Standing out, while standing in front of their passengers, is exactly what a range of Air New Zealand flight attendants—speaking anonymously—told VICE was the problem. “I want to die of embarrassment,” one said. “It makes me feel like an absolute moron,” said another. “Avoid any eye contact, and just concentrate on what you need to get from the supermarket,” was one method of getting through the safety video. “When I’m standing there and it starts playing,” said another flight attendant, “we have to stand there for about four minutes in front of all the passengers and I can feel them watching me, looking at me as if I’m to blame for this monstrosity.”

As you sit there, silent blame radiating, flight attendants are using that time to assess passengers—who might be a problem, who could help in an emergency. Because of this video, one attendant told VICE, they no longer want to even make eye contact with their passengers as they go through this process. “It’s putting me off the job I have to do in that moment. It’s embarrassing. When they say this awful line, ‘Yo crew, show them where the exits at!’ I turn and pause and look at the crew member who is behind me and we both share this look of disgust as we’re pointing to the doors. It’s like, hurry up, let’s sit down.”

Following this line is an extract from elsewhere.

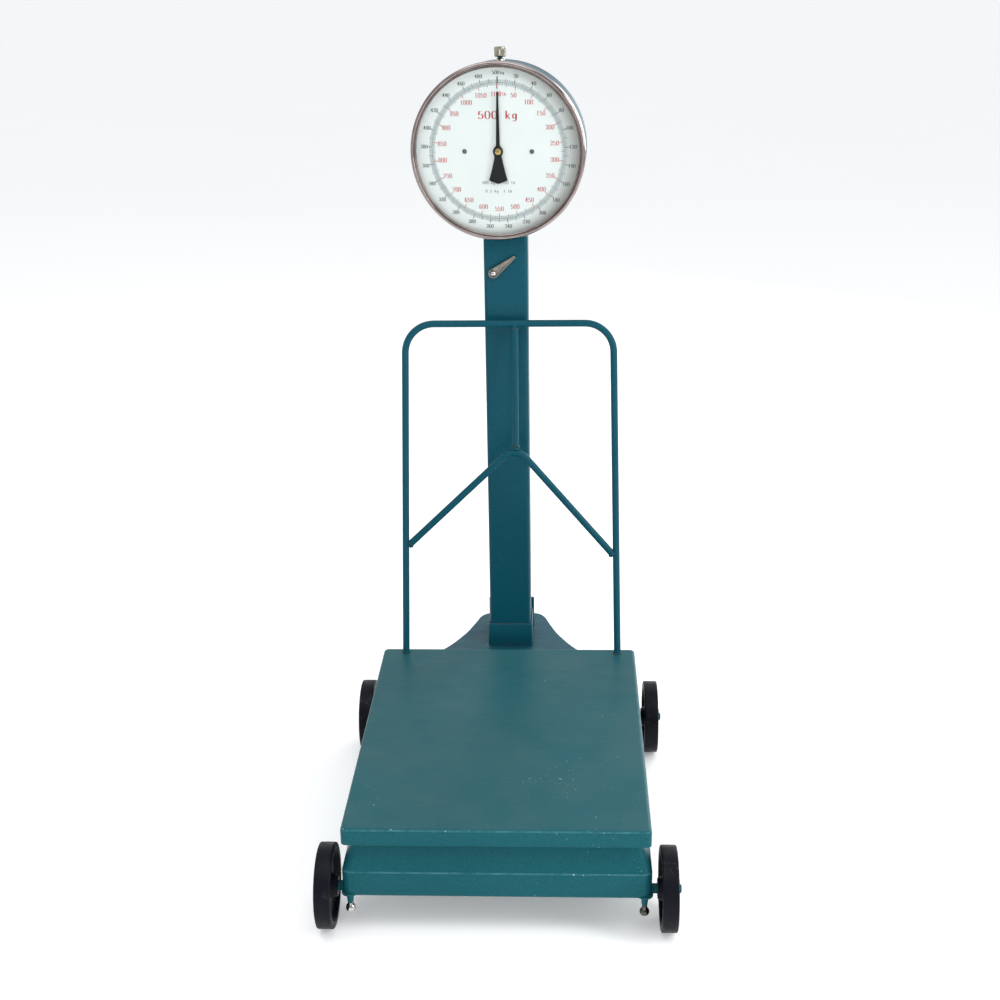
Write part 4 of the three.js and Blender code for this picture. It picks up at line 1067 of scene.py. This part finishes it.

“First and foremost,” Williams said, “safety is paramount—what we’ve been able to prove that by doing these different safety demonstrations people are paying more attention.”

Not so, says a source. “Yesterday a woman was complaining that she hadn’t even seen the safety demo. All she watched was a music video. An elderly lady who had no idea it was a safety video. She just thought it was something that came up on the screen. The message isn’t getting through to the customer.”

If the video fails at this most basic task, however, in the parlance of boardroom corporate-speak, it has still been pitched as a success. “[Management says] people are talking about it so they’ve already succeeded.” That’s a measure of success, of course, that means even this article could be counted towards it. Our source, however, doesn’t buy that. “I don’t believe it at all.”